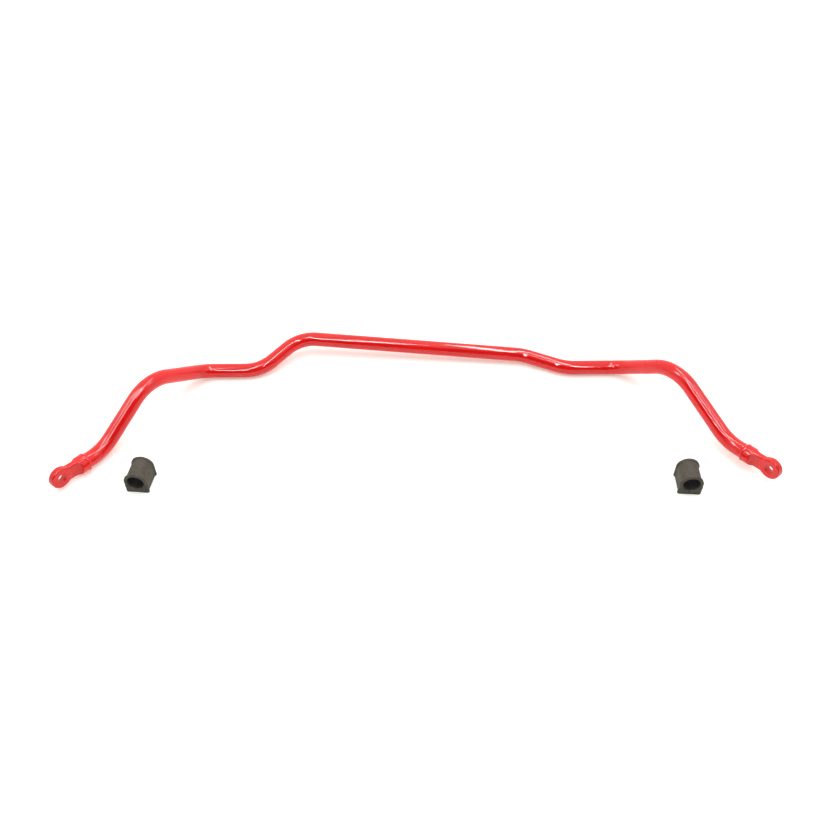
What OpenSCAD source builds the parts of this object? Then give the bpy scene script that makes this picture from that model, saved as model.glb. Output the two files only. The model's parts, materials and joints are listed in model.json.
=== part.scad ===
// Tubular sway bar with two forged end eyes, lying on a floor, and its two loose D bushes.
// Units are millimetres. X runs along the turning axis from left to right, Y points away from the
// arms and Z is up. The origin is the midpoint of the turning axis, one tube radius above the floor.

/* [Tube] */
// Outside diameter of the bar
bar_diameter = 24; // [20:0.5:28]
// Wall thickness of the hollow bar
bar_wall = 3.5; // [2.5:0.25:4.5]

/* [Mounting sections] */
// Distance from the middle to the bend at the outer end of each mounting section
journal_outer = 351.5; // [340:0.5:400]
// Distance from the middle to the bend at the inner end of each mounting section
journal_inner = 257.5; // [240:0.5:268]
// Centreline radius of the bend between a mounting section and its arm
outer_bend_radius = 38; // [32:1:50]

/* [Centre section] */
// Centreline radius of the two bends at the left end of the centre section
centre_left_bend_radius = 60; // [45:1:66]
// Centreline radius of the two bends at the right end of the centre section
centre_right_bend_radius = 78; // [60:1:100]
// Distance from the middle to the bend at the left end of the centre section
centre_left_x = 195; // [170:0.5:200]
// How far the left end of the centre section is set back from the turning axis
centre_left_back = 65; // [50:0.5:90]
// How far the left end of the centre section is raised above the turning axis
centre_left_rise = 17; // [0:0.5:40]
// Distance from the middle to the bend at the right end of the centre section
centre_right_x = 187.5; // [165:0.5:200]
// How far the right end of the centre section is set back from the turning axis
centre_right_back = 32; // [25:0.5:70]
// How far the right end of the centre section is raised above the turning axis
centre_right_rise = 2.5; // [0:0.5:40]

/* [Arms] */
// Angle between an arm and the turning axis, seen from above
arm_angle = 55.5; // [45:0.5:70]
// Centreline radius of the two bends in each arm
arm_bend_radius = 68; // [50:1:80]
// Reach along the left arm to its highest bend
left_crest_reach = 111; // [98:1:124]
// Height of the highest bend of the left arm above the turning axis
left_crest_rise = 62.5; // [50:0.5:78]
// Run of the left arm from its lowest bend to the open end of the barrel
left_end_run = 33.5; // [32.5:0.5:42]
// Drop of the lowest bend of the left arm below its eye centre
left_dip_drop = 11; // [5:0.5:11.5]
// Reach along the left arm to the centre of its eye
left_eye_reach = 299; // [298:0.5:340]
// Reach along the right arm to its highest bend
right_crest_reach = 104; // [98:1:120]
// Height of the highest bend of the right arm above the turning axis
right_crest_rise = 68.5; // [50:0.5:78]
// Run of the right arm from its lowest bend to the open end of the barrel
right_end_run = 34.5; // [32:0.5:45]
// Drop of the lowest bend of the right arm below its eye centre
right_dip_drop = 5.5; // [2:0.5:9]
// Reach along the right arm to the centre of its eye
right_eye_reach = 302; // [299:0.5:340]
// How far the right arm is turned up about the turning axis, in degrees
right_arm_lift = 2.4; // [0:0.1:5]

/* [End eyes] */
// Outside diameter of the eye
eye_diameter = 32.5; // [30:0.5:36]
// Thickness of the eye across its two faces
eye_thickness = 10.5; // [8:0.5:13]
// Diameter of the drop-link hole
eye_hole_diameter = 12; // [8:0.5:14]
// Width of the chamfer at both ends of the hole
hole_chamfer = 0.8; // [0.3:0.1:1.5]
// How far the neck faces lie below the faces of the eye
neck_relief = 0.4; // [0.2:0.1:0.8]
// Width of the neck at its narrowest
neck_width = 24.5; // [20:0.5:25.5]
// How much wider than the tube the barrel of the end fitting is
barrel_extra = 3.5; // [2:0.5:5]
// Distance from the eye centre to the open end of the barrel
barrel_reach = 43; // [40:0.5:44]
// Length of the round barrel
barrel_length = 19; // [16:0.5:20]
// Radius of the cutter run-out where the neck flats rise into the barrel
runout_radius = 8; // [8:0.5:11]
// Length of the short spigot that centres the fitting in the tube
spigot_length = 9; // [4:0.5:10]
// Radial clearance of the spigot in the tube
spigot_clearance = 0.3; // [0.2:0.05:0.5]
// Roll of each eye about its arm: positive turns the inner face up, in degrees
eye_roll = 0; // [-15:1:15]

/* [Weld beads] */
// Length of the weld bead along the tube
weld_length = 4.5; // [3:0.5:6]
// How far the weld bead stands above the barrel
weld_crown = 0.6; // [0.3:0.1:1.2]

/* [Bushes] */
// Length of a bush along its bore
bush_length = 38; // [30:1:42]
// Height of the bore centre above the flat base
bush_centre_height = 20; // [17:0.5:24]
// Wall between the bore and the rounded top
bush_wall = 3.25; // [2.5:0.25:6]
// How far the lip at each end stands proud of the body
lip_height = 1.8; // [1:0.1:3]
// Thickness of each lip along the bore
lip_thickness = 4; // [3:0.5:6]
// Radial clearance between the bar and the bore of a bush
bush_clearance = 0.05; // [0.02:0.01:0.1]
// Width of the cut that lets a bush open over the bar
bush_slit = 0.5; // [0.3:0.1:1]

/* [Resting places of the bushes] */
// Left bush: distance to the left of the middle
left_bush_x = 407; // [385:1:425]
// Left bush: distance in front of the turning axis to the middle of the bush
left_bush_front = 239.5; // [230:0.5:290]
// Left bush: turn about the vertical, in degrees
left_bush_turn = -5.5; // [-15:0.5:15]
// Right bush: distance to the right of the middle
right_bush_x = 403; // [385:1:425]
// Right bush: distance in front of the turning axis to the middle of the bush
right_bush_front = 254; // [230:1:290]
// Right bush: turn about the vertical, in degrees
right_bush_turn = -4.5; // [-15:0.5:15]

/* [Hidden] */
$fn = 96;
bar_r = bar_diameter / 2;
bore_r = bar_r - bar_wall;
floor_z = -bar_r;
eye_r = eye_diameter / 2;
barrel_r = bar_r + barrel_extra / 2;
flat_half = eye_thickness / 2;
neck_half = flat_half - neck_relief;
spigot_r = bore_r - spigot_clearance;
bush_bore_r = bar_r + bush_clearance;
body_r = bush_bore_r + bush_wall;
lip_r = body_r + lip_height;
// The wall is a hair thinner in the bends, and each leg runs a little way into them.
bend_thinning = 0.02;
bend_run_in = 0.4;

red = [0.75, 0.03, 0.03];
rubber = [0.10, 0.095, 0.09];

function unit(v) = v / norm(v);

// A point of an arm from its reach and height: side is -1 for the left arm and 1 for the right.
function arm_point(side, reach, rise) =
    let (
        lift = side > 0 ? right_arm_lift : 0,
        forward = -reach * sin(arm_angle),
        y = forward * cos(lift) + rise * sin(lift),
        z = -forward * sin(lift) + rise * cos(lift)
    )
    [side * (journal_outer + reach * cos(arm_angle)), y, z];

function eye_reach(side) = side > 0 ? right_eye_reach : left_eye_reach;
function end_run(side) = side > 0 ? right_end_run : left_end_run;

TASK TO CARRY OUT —
Repeat the data precisely, line by line.

TASK ANSWER —
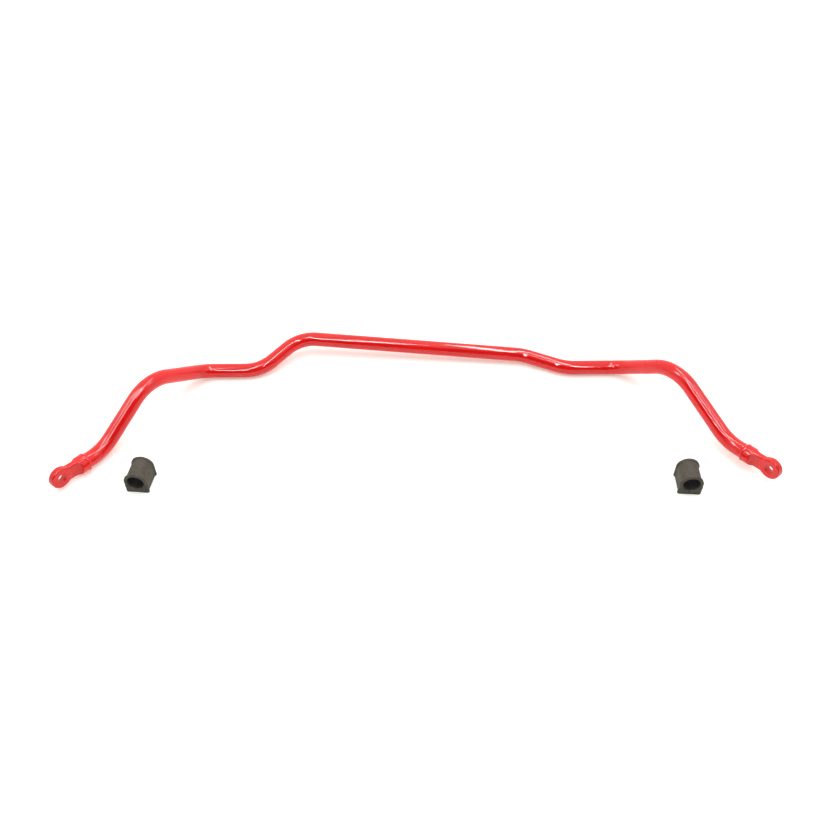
What OpenSCAD source builds the parts of this object? Then give the bpy scene script that makes this picture from that model, saved as model.glb. Output the two files only. The model's parts, materials and joints are listed in model.json.
=== part.scad ===
// Tubular sway bar with two forged end eyes, lying on a floor, and its two loose D bushes.
// Units are millimetres. X runs along the turning axis from left to right, Y points away from the
// arms and Z is up. The origin is the midpoint of the turning axis, one tube radius above the floor.

/* [Tube] */
// Outside diameter of the bar
bar_diameter = 24; // [20:0.5:28]
// Wall thickness of the hollow bar
bar_wall = 3.5; // [2.5:0.25:4.5]

/* [Mounting sections] */
// Distance from the middle to the bend at the outer end of each mounting section
journal_outer = 351.5; // [340:0.5:400]
// Distance from the middle to the bend at the inner end of each mounting section
journal_inner = 257.5; // [240:0.5:268]
// Centreline radius of the bend between a mounting section and its arm
outer_bend_radius = 38; // [32:1:50]

/* [Centre section] */
// Centreline radius of the two bends at the left end of the centre section
centre_left_bend_radius = 60; // [45:1:66]
// Centreline radius of the two bends at the right end of the centre section
centre_right_bend_radius = 78; // [60:1:100]
// Distance from the middle to the bend at the left end of the centre section
centre_left_x = 195; // [170:0.5:200]
// How far the left end of the centre section is set back from the turning axis
centre_left_back = 65; // [50:0.5:90]
// How far the left end of the centre section is raised above the turning axis
centre_left_rise = 17; // [0:0.5:40]
// Distance from the middle to the bend at the right end of the centre section
centre_right_x = 187.5; // [165:0.5:200]
// How far the right end of the centre section is set back from the turning axis
centre_right_back = 32; // [25:0.5:70]
// How far the right end of the centre section is raised above the turning axis
centre_right_rise = 2.5; // [0:0.5:40]

/* [Arms] */
// Angle between an arm and the turning axis, seen from above
arm_angle = 55.5; // [45:0.5:70]
// Centreline radius of the two bends in each arm
arm_bend_radius = 68; // [50:1:80]
// Reach along the left arm to its highest bend
left_crest_reach = 111; // [98:1:124]
// Height of the highest bend of the left arm above the turning axis
left_crest_rise = 62.5; // [50:0.5:78]
// Run of the left arm from its lowest bend to the open end of the barrel
left_end_run = 33.5; // [32.5:0.5:42]
// Drop of the lowest bend of the left arm below its eye centre
left_dip_drop = 11; // [5:0.5:11.5]
// Reach along the left arm to the centre of its eye
left_eye_reach = 299; // [298:0.5:340]
// Reach along the right arm to its highest bend
right_crest_reach = 104; // [98:1:120]
// Height of the highest bend of the right arm above the turning axis
right_crest_rise = 68.5; // [50:0.5:78]
// Run of the right arm from its lowest bend to the open end of the barrel
right_end_run = 34.5; // [32:0.5:45]
// Drop of the lowest bend of the right arm below its eye centre
right_dip_drop = 5.5; // [2:0.5:9]
// Reach along the right arm to the centre of its eye
right_eye_reach = 302; // [299:0.5:340]
// How far the right arm is turned up about the turning axis, in degrees
right_arm_lift = 2.4; // [0:0.1:5]

/* [End eyes] */
// Outside diameter of the eye
eye_diameter = 32.5; // [30:0.5:36]
// Thickness of the eye across its two faces
eye_thickness = 10.5; // [8:0.5:13]
// Diameter of the drop-link hole
eye_hole_diameter = 12; // [8:0.5:14]
// Width of the chamfer at both ends of the hole
hole_chamfer = 0.8; // [0.3:0.1:1.5]
// How far the neck faces lie below the faces of the eye
neck_relief = 0.4; // [0.2:0.1:0.8]
// Width of the neck at its narrowest
neck_width = 24.5; // [20:0.5:25.5]
// How much wider than the tube the barrel of the end fitting is
barrel_extra = 3.5; // [2:0.5:5]
// Distance from the eye centre to the open end of the barrel
barrel_reach = 43; // [40:0.5:44]
// Length of the round barrel
barrel_length = 19; // [16:0.5:20]
// Radius of the cutter run-out where the neck flats rise into the barrel
runout_radius = 8; // [8:0.5:11]
// Length of the short spigot that centres the fitting in the tube
spigot_length = 9; // [4:0.5:10]
// Radial clearance of the spigot in the tube
spigot_clearance = 0.3; // [0.2:0.05:0.5]
// Roll of each eye about its arm: positive turns the inner face up, in degrees
eye_roll = 0; // [-15:1:15]

/* [Weld beads] */
// Length of the weld bead along the tube
weld_length = 4.5; // [3:0.5:6]
// How far the weld bead stands above the barrel
weld_crown = 0.6; // [0.3:0.1:1.2]

/* [Bushes] */
// Length of a bush along its bore
bush_length = 38; // [30:1:42]
// Height of the bore centre above the flat base
bush_centre_height = 20; // [17:0.5:24]
// Wall between the bore and the rounded top
bush_wall = 3.25; // [2.5:0.25:6]
// How far the lip at each end stands proud of the body
lip_height = 1.8; // [1:0.1:3]
// Thickness of each lip along the bore
lip_thickness = 4; // [3:0.5:6]
// Radial clearance between the bar and the bore of a bush
bush_clearance = 0.05; // [0.02:0.01:0.1]
// Width of the cut that lets a bush open over the bar
bush_slit = 0.5; // [0.3:0.1:1]

/* [Resting places of the bushes] */
// Left bush: distance to the left of the middle
left_bush_x = 407; // [385:1:425]
// Left bush: distance in front of the turning axis to the middle of the bush
left_bush_front = 239.5; // [230:0.5:290]
// Left bush: turn about the vertical, in degrees
left_bush_turn = -5.5; // [-15:0.5:15]
// Right bush: distance to the right of the middle
right_bush_x = 403; // [385:1:425]
// Right bush: distance in front of the turning axis to the middle of the bush
right_bush_front = 254; // [230:1:290]
// Right bush: turn about the vertical, in degrees
right_bush_turn = -4.5; // [-15:0.5:15]

/* [Hidden] */
$fn = 96;
bar_r = bar_diameter / 2;
bore_r = bar_r - bar_wall;
floor_z = -bar_r;
eye_r = eye_diameter / 2;
barrel_r = bar_r + barrel_extra / 2;
flat_half = eye_thickness / 2;
neck_half = flat_half - neck_relief;
spigot_r = bore_r - spigot_clearance;
bush_bore_r = bar_r + bush_clearance;
body_r = bush_bore_r + bush_wall;
lip_r = body_r + lip_height;
// The wall is a hair thinner in the bends, and each leg runs a little way into them.
bend_thinning = 0.02;
bend_run_in = 0.4;

red = [0.75, 0.03, 0.03];
rubber = [0.10, 0.095, 0.09];

function unit(v) = v / norm(v);

// A point of an arm from its reach and height: side is -1 for the left arm and 1 for the right.
function arm_point(side, reach, rise) =
    let (
        lift = side > 0 ? right_arm_lift : 0,
        forward = -reach * sin(arm_angle),
        y = forward * cos(lift) + rise * sin(lift),
        z = -forward * sin(lift) + rise * cos(lift)
    )
    [side * (journal_outer + reach * cos(arm_angle)), y, z];

function eye_reach(side) = side > 0 ? right_eye_reach : left_eye_reach;
function end_run(side) = side > 0 ? right_end_run : left_end_run;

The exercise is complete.